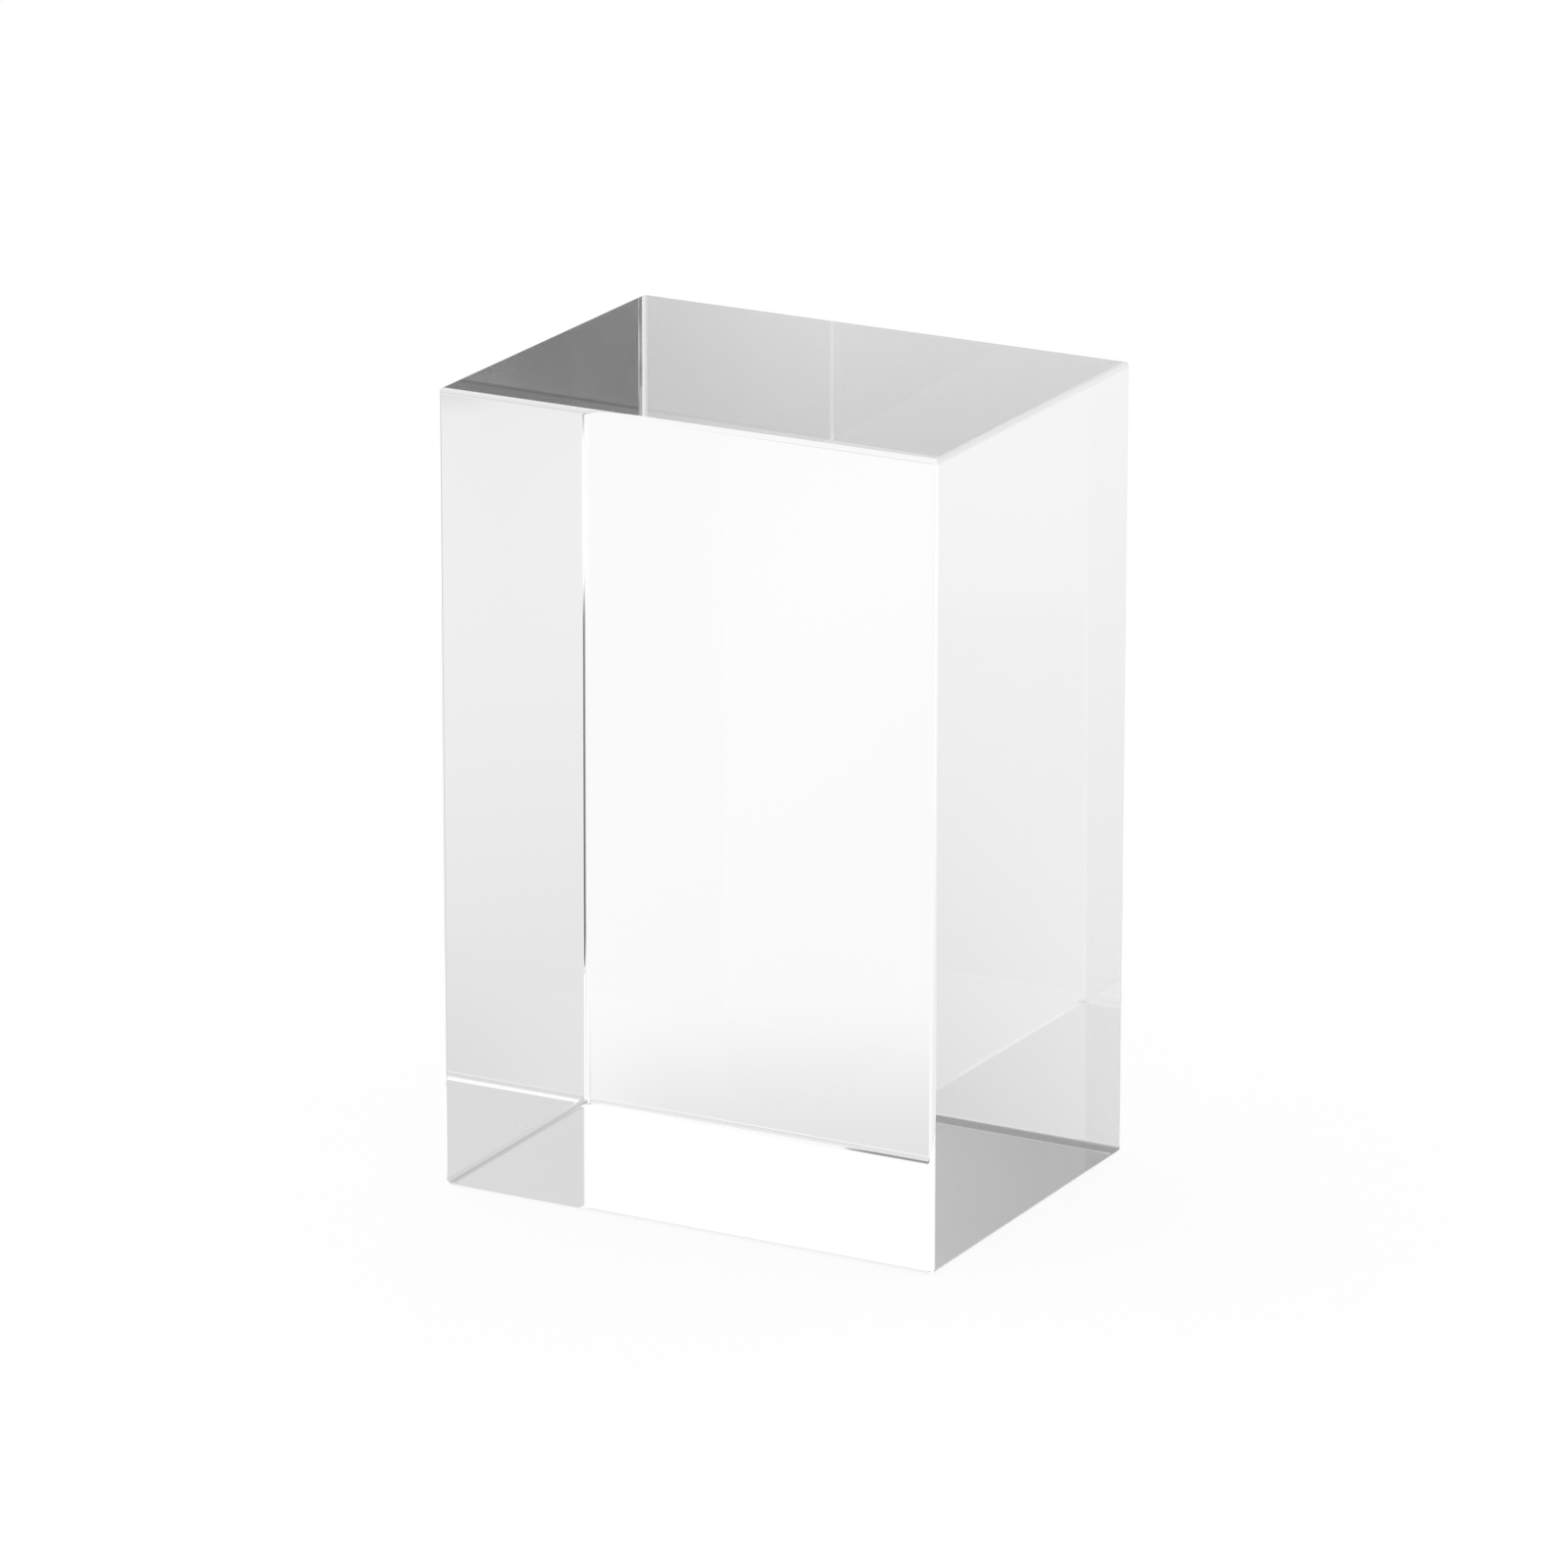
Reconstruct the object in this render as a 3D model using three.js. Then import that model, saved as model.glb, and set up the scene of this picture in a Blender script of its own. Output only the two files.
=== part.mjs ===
// A clear crystal photo block: one upright block of polished optical glass.
// Its twelve edges and eight corners are softly rounded, and they are polished like its faces.
// Millimetres, +Z up. The origin is the centre of the base, and the large front face looks along -Y.

import * as THREE from 'three';
import { ConvexGeometry } from 'three/addons/geometries/ConvexGeometry.js';

// Driving dimensions
const blockWidth = 80; // across the large face, along X
const blockDepth = 60; // front to back, along Y
const blockHeight = 120; // base to top, along Z
const edgeRadius = 0.75; // radius of the rounded edges and corners

// How many narrow flats stand for the quarter turn of a rounded edge
const flatsPerQuarter = 6;

// Polished optical glass: colourless, smooth and see-through
const crystalGlass = new THREE.MeshStandardMaterial({
  color: 0xf4f7f6,
  roughness: 0.02,
  metalness: 0,
  transparent: true,
  opacity: 0.35,
});

// Where the middle of each corner's round lies: one radius in from the three faces that meet there
function roundCentres() {
  const centres = [];
  for (const sideways of [-1, 1]) {
    for (const endways of [-1, 1]) {
      for (const upward of [-1, 1]) {
        centres.push(new THREE.Vector3(
          sideways * (blockWidth / 2 - edgeRadius),
          endways * (blockDepth / 2 - edgeRadius),
          upward * (blockHeight / 2 - edgeRadius),
        ));
      }
    }
  }
  return centres;
}

// The points of a ball about one of those centres. Its poles and its equator touch the planes of the faces.
function ballPoints(centre) {
  const ball = new THREE.SphereGeometry(edgeRadius, 4 * flatsPerQuarter, 2 * flatsPerQuarter);
  const places = ball.attributes.position;
  const points = [];
  for (let index = 0; index < places.count; index += 1) {
    points.push(new THREE.Vector3().fromBufferAttribute(places, index).add(centre));
  }
  return points;
}

// The block is the skin drawn tight over its eight corner balls: six flat faces, twelve rounded edges that
// run into the faces without a step, and corners where three rounds meet as part of a ball
function crystalBlock() {
  const block = new THREE.Mesh(new ConvexGeometry(roundCentres().flatMap(ballPoints)), crystalGlass);
  block.name = 'crystal_block';
  block.position.z = blockHeight / 2;
  return block;
}

const photoBlock = new THREE.Group();
photoBlock.add(crystalBlock());

export default photoBlock;
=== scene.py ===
import math
import bmesh
import bpy
import numpy as np
from mathutils import Matrix, Vector


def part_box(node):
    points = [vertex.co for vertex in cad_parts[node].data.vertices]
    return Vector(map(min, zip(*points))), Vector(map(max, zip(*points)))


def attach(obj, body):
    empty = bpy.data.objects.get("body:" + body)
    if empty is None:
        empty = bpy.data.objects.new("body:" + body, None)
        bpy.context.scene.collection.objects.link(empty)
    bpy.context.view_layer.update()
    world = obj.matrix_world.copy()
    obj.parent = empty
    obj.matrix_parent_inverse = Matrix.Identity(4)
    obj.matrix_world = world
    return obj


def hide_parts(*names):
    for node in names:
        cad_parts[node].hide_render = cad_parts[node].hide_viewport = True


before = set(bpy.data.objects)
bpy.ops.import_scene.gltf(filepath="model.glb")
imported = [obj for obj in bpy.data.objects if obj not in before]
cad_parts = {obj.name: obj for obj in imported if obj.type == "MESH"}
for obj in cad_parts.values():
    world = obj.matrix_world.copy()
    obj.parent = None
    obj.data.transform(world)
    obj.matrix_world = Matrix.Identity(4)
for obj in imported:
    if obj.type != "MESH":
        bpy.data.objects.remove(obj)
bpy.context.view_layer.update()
scene = bpy.context.scene
millimetresPerMetre = 1000
print("frame loaded")

# Camera

camera = {
    "azimuth": 28.332,  # degrees round from the front, towards +X
    "elevation": 17.5269,  # degrees above the horizon
    "roll": 0.0532,  # degrees
    "distance": 1.453955,  # metres from the middle of the block
    "lens": 231.35,  # millimetres
    "sensor": 36.0,  # millimetres
    "slide": (-0.000156, -0.001146),  # metres to the camera's right and up
    "nearest": 0.01,  # metres
    "furthest": 20.0,  # metres
}


def makeCamera(values, target):
    # It stands at the target plus the distance times (sin a cos e, -cos a cos e, sin e), a the azimuth and
    # e the elevation, and looks back along that line. Roll turns its right and up about the line, and the
    # slide then moves it along them.
    azimuth = math.radians(values["azimuth"])
    elevation = math.radians(values["elevation"])
    roll = math.radians(values["roll"])
    back = Vector((
        math.sin(azimuth) * math.cos(elevation),
        -math.cos(azimuth) * math.cos(elevation),
        math.sin(elevation),
    ))
    level = Vector((math.cos(azimuth), math.sin(azimuth), 0))
    upright = back.cross(level)
    right = level * math.cos(roll) + upright * math.sin(roll)
    up = upright * math.cos(roll) - level * math.sin(roll)
    slideRight, slideUp = values["slide"]
    place = target + back * values["distance"] + right * slideRight + up * slideUp
    data = bpy.data.cameras.new("camera")
    data.sensor_width = values["sensor"]
    data.lens = values["lens"]
    data.clip_start = values["nearest"]
    data.clip_end = values["furthest"]
    holder = bpy.data.objects.new("camera", data)
    holder.matrix_world = Matrix((
        (right.x, up.x, back.x, place.x),
        (right.y, up.y, back.y, place.y),
        (right.z, up.z, back.z, place.z),
        (0, 0, 0, 1),
    ))
    scene.collection.objects.link(holder)
    scene.camera = holder


lowCorner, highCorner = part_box("crystal_block")
makeCamera(camera, (lowCorner + highCorner) / 2)
print("camera placed")


# Node helpers

def linearColour(hexColour):
    # sRGB hex to linear: the low end is a straight line, the rest a power of 2.4
    parts = np.array([int(hexColour[i:i + 2], 16) for i in (1, 3, 5)]) / 255
    linear = np.where(parts <= 0.04045, parts / 12.92, ((parts + 0.055) / 1.055) ** 2.4)
    return (*linear, 1)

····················

Quote nothing but the lines that run from the line containing "of the faces." through the line containing "cad_parts[node].hide_render = cad_parts[node].hide_viewport", keeping both of them word for word.

// The points of a ball about one of those centres. Its poles and its equator touch the planes of the faces.
function ballPoints(centre) {
  const ball = new THREE.SphereGeometry(edgeRadius, 4 * flatsPerQuarter, 2 * flatsPerQuarter);
  const places = ball.attributes.position;
  const points = [];
  for (let index = 0; index < places.count; index += 1) {
    points.push(new THREE.Vector3().fromBufferAttribute(places, index).add(centre));
  }
  return points;
}

// The block is the skin drawn tight over its eight corner balls: six flat faces, twelve rounded edges that
// run into the faces without a step, and corners where three rounds meet as part of a ball
function crystalBlock() {
  const block = new THREE.Mesh(new ConvexGeometry(roundCentres().flatMap(ballPoints)), crystalGlass);
  block.name = 'crystal_block';
  block.position.z = blockHeight / 2;
  return block;
}

const photoBlock = new THREE.Group();
photoBlock.add(crystalBlock());

export default photoBlock;
=== scene.py ===
import math
import bmesh
import bpy
import numpy as np
from mathutils import Matrix, Vector


def part_box(node):
    points = [vertex.co for vertex in cad_parts[node].data.vertices]
    return Vector(map(min, zip(*points))), Vector(map(max, zip(*points)))


def attach(obj, body):
    empty = bpy.data.objects.get("body:" + body)
    if empty is None:
        empty = bpy.data.objects.new("body:" + body, None)
        bpy.context.scene.collection.objects.link(empty)
    bpy.context.view_layer.update()
    world = obj.matrix_world.copy()
    obj.parent = empty
    obj.matrix_parent_inverse = Matrix.Identity(4)
    obj.matrix_world = world
    return obj


def hide_parts(*names):
    for node in names:
        cad_parts[node].hide_render = cad_parts[node].hide_viewport = True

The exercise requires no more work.